**Objective:** Lines that include the word "FreeCAD" are the ones to copy.

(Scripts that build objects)
◇ ◇ ◇ ◇ ◇ ◇ ◇

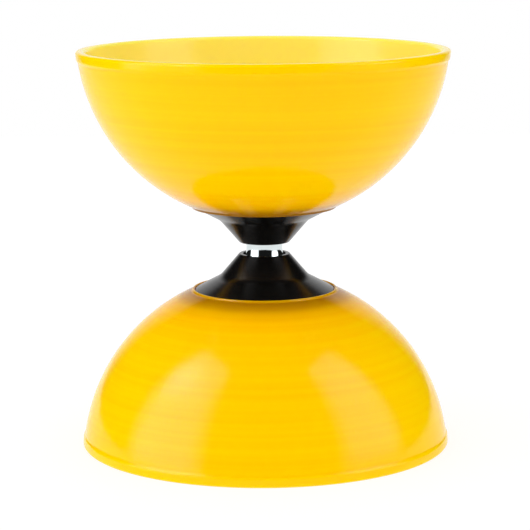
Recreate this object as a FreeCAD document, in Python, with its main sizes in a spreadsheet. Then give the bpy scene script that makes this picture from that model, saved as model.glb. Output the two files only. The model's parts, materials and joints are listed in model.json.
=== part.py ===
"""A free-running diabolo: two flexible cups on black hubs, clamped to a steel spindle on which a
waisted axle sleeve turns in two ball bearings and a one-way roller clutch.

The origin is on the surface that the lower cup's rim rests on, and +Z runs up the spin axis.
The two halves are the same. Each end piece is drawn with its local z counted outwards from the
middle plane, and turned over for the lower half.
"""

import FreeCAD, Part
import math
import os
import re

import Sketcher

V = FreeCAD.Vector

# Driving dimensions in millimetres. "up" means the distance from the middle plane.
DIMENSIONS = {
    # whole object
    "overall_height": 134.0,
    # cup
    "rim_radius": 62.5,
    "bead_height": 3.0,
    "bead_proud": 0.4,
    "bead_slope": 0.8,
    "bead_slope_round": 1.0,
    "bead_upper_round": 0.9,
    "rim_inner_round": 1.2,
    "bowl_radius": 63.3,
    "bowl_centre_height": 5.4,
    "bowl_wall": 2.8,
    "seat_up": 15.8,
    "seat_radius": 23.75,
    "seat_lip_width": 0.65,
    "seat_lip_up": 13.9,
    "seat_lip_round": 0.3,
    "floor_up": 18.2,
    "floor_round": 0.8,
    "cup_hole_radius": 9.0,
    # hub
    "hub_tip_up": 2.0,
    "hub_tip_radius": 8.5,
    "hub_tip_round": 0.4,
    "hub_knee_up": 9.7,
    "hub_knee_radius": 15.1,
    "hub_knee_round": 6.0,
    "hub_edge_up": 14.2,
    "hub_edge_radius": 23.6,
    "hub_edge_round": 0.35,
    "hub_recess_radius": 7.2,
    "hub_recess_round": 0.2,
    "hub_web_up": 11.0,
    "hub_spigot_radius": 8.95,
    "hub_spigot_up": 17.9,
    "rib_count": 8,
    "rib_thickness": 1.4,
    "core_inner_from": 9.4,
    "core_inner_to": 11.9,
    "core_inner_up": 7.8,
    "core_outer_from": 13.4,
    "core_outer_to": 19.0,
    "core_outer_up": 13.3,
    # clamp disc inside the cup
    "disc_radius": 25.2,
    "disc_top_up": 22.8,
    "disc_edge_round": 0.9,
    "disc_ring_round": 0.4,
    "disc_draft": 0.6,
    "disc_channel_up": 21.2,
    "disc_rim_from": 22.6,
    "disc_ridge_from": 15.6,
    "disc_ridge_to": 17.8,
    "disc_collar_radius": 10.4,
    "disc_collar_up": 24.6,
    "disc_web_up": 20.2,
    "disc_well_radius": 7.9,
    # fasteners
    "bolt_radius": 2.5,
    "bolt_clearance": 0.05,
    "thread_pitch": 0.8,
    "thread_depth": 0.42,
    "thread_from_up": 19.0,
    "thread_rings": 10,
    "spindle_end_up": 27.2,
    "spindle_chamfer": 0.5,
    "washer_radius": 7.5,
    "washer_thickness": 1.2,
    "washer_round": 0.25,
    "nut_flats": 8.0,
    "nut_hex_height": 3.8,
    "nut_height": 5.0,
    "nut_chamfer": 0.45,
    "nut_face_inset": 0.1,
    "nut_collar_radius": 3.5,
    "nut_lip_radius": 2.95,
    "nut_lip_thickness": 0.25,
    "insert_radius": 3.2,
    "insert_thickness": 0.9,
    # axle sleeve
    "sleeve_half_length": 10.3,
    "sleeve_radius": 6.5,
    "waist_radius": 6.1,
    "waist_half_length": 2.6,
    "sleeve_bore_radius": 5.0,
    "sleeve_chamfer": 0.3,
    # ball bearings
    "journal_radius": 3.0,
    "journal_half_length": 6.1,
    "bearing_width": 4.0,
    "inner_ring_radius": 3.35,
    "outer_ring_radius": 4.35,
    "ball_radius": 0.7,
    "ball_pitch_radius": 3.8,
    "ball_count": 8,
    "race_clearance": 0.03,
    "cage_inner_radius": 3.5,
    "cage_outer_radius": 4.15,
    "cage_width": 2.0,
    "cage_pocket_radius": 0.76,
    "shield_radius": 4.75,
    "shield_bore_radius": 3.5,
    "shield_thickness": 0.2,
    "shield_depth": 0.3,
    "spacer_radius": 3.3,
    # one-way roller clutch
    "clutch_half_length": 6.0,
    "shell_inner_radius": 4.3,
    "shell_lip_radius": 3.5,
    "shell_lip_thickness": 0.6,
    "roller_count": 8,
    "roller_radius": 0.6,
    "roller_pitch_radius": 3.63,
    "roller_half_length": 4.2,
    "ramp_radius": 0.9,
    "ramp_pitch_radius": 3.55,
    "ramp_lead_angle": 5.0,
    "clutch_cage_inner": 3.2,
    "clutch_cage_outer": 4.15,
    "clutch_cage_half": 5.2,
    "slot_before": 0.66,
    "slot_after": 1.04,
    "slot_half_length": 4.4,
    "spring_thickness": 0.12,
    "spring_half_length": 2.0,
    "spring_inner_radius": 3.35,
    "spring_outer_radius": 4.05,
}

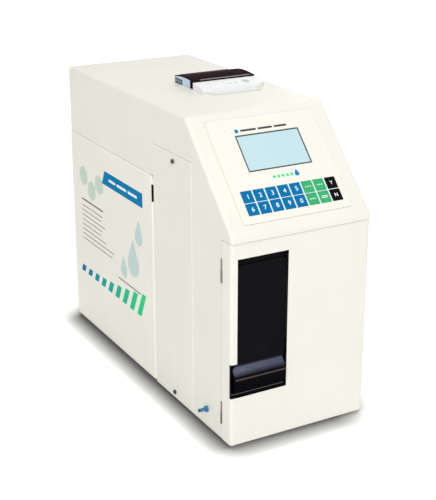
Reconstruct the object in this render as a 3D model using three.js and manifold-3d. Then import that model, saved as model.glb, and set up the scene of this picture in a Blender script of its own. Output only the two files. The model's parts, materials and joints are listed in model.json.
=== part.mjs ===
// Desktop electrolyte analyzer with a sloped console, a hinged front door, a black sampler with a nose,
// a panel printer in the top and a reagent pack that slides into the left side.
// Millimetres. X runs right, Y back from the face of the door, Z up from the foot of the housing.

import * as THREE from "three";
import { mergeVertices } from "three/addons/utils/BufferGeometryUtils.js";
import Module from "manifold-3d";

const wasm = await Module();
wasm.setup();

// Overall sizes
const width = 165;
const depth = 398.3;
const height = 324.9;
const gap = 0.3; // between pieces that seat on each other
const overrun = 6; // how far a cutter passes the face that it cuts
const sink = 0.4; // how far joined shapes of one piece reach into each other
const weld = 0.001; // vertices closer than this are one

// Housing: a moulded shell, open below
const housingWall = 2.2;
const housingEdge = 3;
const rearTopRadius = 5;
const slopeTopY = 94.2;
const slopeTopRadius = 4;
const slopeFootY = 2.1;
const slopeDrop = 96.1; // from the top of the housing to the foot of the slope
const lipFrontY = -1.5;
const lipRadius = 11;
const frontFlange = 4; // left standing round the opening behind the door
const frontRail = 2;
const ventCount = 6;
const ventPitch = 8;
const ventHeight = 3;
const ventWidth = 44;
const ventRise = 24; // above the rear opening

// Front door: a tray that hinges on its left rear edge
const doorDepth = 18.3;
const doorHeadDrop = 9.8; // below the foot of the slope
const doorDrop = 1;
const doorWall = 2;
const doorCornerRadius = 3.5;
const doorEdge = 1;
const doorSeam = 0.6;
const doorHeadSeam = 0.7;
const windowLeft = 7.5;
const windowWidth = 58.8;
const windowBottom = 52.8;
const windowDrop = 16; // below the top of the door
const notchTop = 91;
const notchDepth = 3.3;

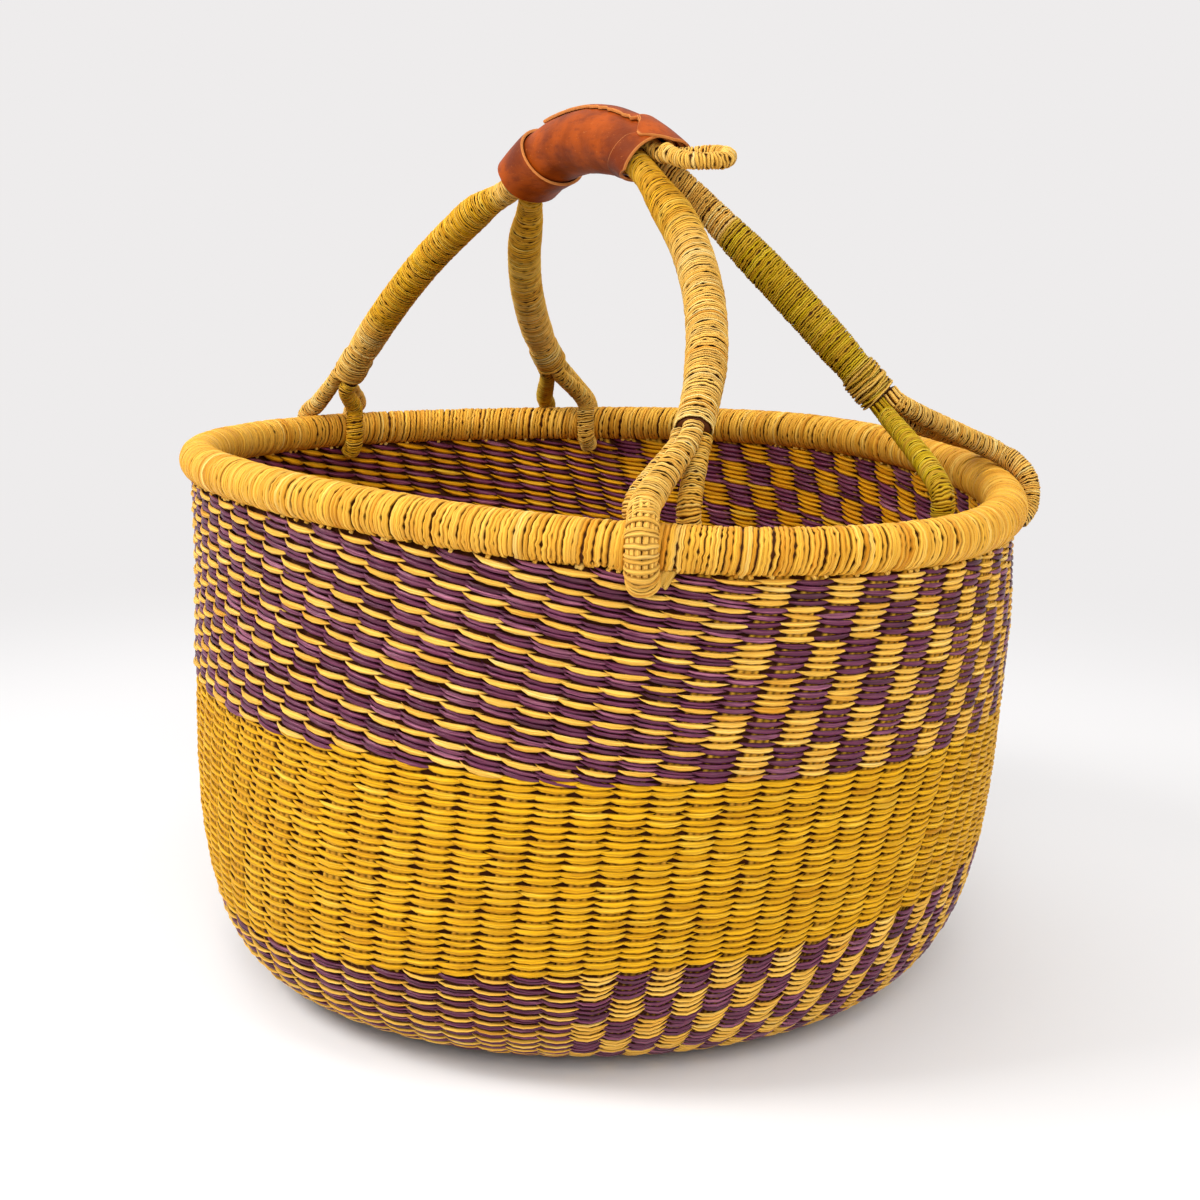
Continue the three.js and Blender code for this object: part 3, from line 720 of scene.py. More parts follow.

◇ ◇ ◇ ◇ ◇ ◇ ◇

**Response for this exercise:**
Recreate this object as a FreeCAD document, in Python, with its main sizes in a spreadsheet. Then give the bpy scene script that makes this picture from that model, saved as model.glb. Output the two files only. The model's parts, materials and joints are listed in model.json.
import FreeCAD, Part
V = FreeCAD.Vector